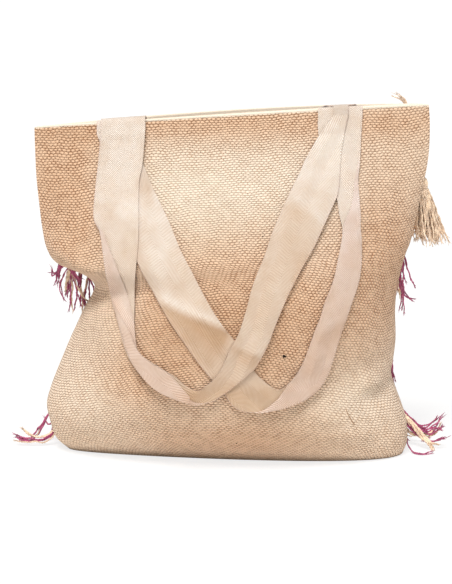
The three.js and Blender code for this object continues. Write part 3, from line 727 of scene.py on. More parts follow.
def weave_material(bag):
    """Thick cotton: cream bumps with brown gaps between them, wider and darker where the cloth is stretched
    and where the open value paints shade.
    """
    g = Graph("woven_cotton", bag.cream)
    place = g.place()
    bump = woven_bumps(g, place, bag)
    fibre = g.noise(place, scale=1500, detail=3)
    stretch_and_shade = g.value("open")
    woven = g.mapped(stretch_and_shade, 0.8 * PLAIN_EDGE, 0, 0, 1)
    worn = g.mapped(g.noise(place, scale=120), 0.3, 0.7, -0.12, 0.12)
    cover = g.mapped(g.math("ADD", bump, worn), 0.1, 0.84, 0, 1)
    cover = g.math("MAXIMUM", cover, g.math("SUBTRACT", 1, woven))
    # Gaps and bumps deepen with the open value, for the weave's stretch and for painted shade alike.
    gap = g.mixed(stretch_and_shade, tuple(bag.shut_gap), tuple(bag.gap))
    cream = g.mixed(stretch_and_shade, tuple(bag.pale), tuple(bag.cream))
    # Painted shade: where the open value passes 0.9 the cream is tinted darker still.
    cream = g.tinted(g.mapped(stretch_and_shade, 0.9, 1.6, 0, 1), cream, (0.8, 0.74, 0.68))
    soiled = g.mapped(g.noise(place, scale=14, detail=3), 0.3, 0.7, 0, 0.5)
    cream = g.tinted(soiled, cream, (0.94, 0.9, 0.85))
    cream = g.tinted(g.mapped(fibre, 0.35, 0.7, 0, 0.4), cream, (0.8, 0.76, 0.7))
    g.coloured(g.mixed(cover, gap, cream))
    relief = g.math("MULTIPLY", woven, g.math("POWER", bump, 0.6))
    g.bumped(g.math("MULTIPLY_ADD", fibre, 0.2, relief), strength=1, distance=0.0022)
    return g.material


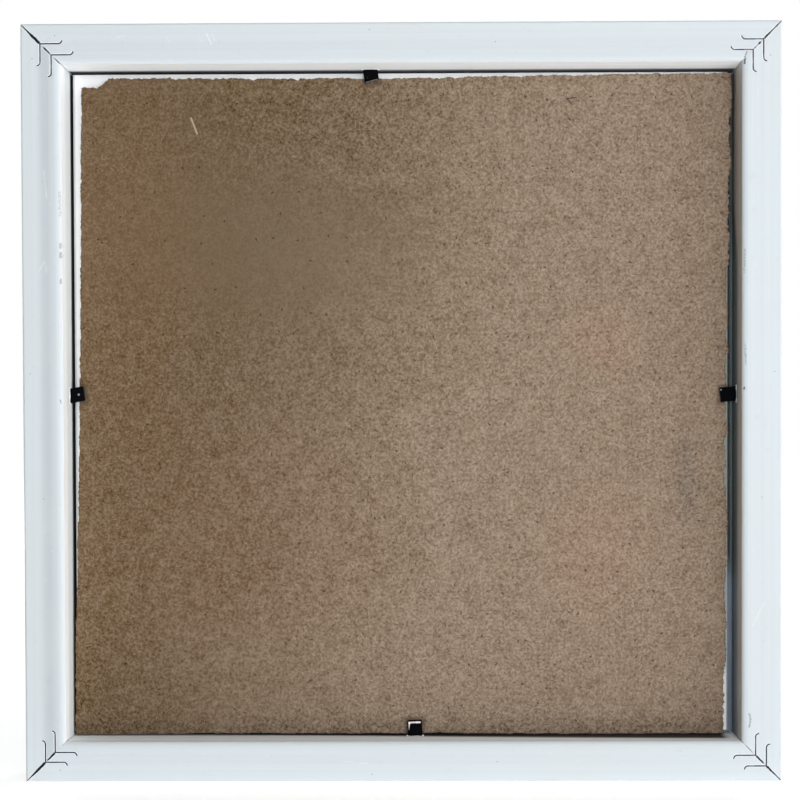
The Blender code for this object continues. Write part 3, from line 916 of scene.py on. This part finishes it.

▶ [INSTRUCTION]:
All of the data must be returned exactly.

▶ [OUTPUT FOR THIS EXERCISE]:
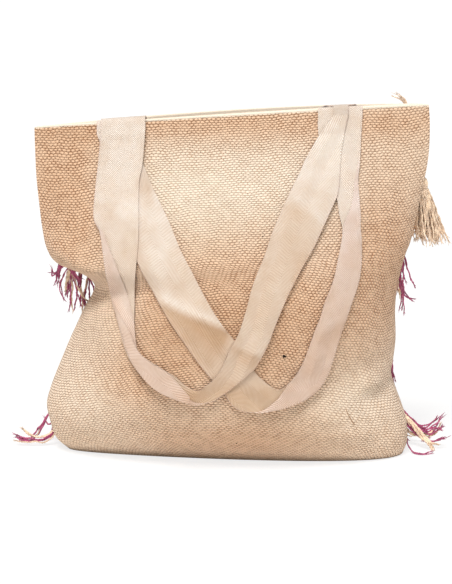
The three.js and Blender code for this object continues. Write part 3, from line 727 of scene.py on. More parts follow.
def weave_material(bag):
    """Thick cotton: cream bumps with brown gaps between them, wider and darker where the cloth is stretched
    and where the open value paints shade.
    """
    g = Graph("woven_cotton", bag.cream)
    place = g.place()
    bump = woven_bumps(g, place, bag)
    fibre = g.noise(place, scale=1500, detail=3)
    stretch_and_shade = g.value("open")
    woven = g.mapped(stretch_and_shade, 0.8 * PLAIN_EDGE, 0, 0, 1)
    worn = g.mapped(g.noise(place, scale=120), 0.3, 0.7, -0.12, 0.12)
    cover = g.mapped(g.math("ADD", bump, worn), 0.1, 0.84, 0, 1)
    cover = g.math("MAXIMUM", cover, g.math("SUBTRACT", 1, woven))
    # Gaps and bumps deepen with the open value, for the weave's stretch and for painted shade alike.
    gap = g.mixed(stretch_and_shade, tuple(bag.shut_gap), tuple(bag.gap))
    cream = g.mixed(stretch_and_shade, tuple(bag.pale), tuple(bag.cream))
    # Painted shade: where the open value passes 0.9 the cream is tinted darker still.
    cream = g.tinted(g.mapped(stretch_and_shade, 0.9, 1.6, 0, 1), cream, (0.8, 0.74, 0.68))
    soiled = g.mapped(g.noise(place, scale=14, detail=3), 0.3, 0.7, 0, 0.5)
    cream = g.tinted(soiled, cream, (0.94, 0.9, 0.85))
    cream = g.tinted(g.mapped(fibre, 0.35, 0.7, 0, 0.4), cream, (0.8, 0.76, 0.7))
    g.coloured(g.mixed(cover, gap, cream))
    relief = g.math("MULTIPLY", woven, g.math("POWER", bump, 0.6))
    g.bumped(g.math("MULTIPLY_ADD", fibre, 0.2, relief), strength=1, distance=0.0022)
    return g.material


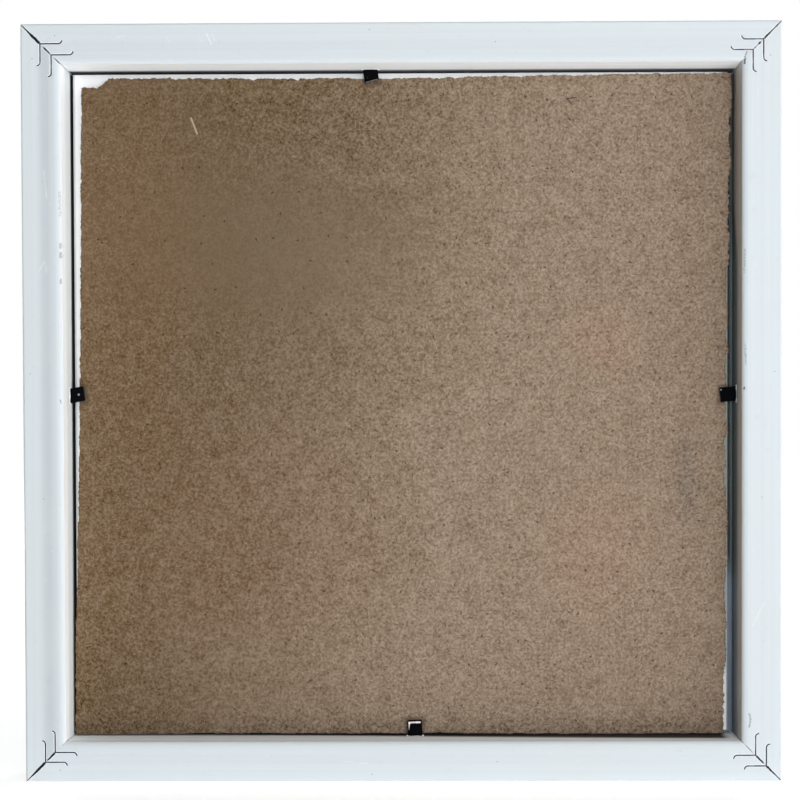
The Blender code for this object continues. Write part 3, from line 916 of scene.py on. This part finishes it.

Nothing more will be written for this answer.